I draw a hard line on this one. Don’t comment. Don’t teach them how to diet or about calories in, calories out (which is oversimplified, misguided, and dangerous). I guarantee if your dancer has gained weight, they are completely aware of it.
So what can you do? Model a balanced approach to food, which honestly, you may struggle with yourself. Whenever dancers tell me their parents have given them extreme food rules (don’t eat after 8 p.m., don’t have more than one snack a day, sugar should be avoided completely), it usually comes back to the parents being misinformed or personally struggling with food and body image.
You may need an outside support to guide your dancer to a balanced place. Reach out to me or someone with a similar background who understands the pressure and also knows how to steer them towards a balanced, healthy approach that will support their highest potential in dance.
How to support your dancer.
Provide them with the skills to work through challenges and empower them to seek support when they need it. Remember that none of us can know the outcome of their dance journey.
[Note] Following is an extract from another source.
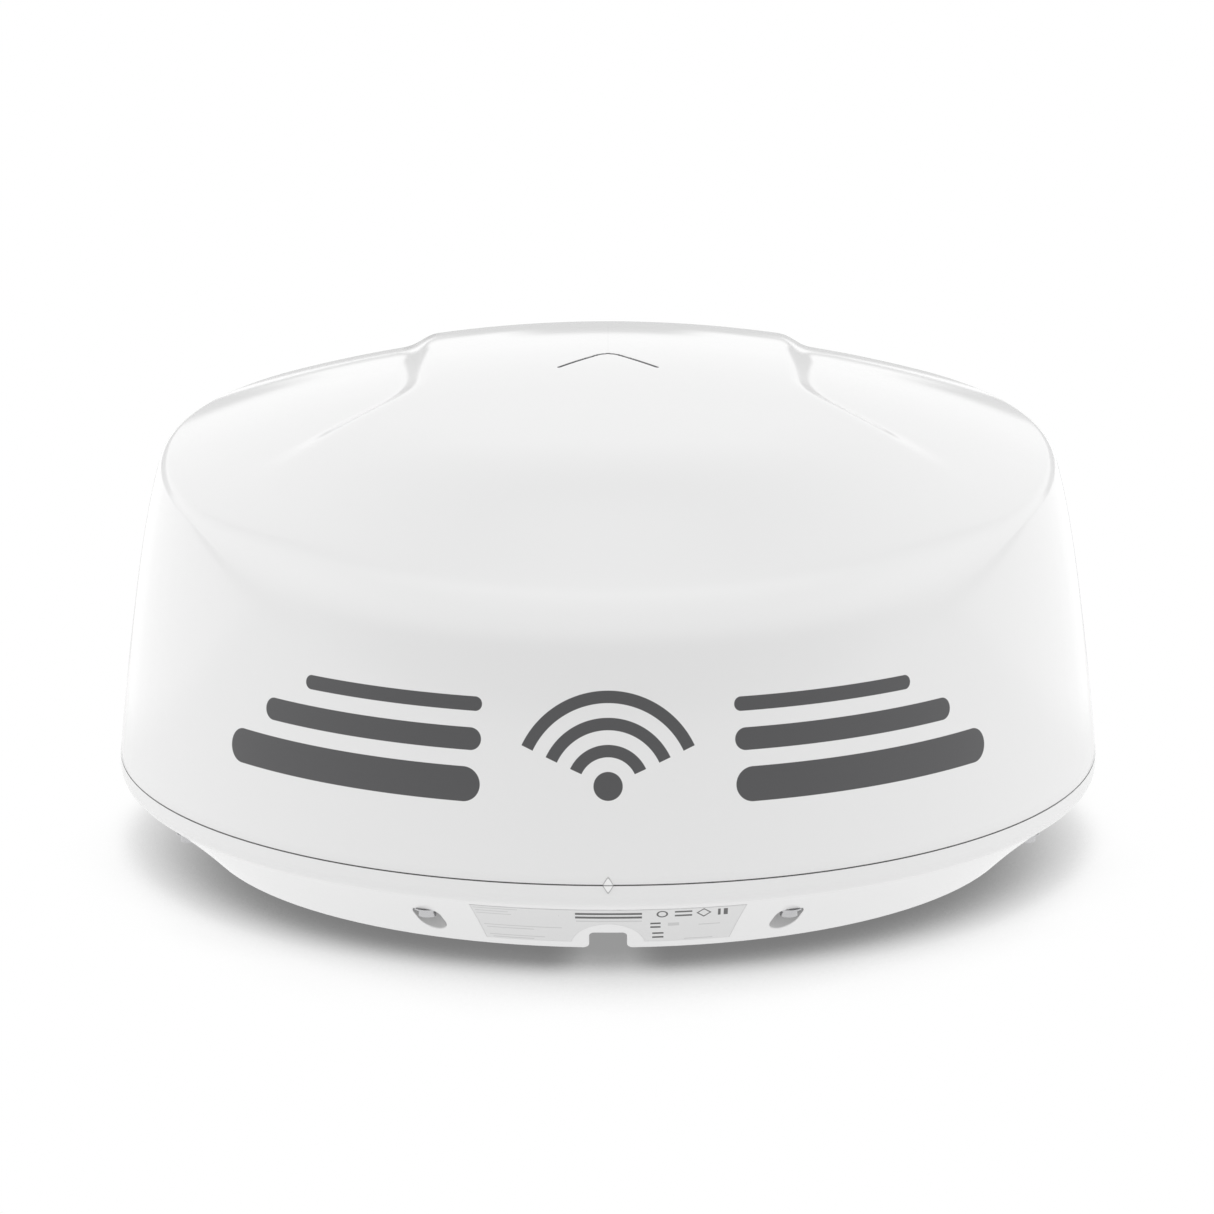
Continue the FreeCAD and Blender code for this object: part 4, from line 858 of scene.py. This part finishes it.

Allow them to walk their own path and learn from it.
I recognize that most parents just want their kids to succeed, achieve their goals, and be happy. However, I believe that your path is found through the hard times, the failures, and working through the challenges. Let them go for the big goals. Let them know it’s ok to fall short. Happiness is not in fact attained by reaching all of your goals. You find happiness by getting to know disappointment and pivoting towards what’s meant to be.
“Letting there be room for not knowing is the most important thing of all. When there’s a big disappointment, we don’t know if that’s the end of the story. It may just be the beginning of a great adventure. Life is like that. We don’t know anything. We call something bad; we call it good. But really we just don’t know.”
You as a parent can be a healthy and loving support system when the journey gets hard, or when things don’t work out. You can be a part of their success story, or you can be a part of why they never “went for it.”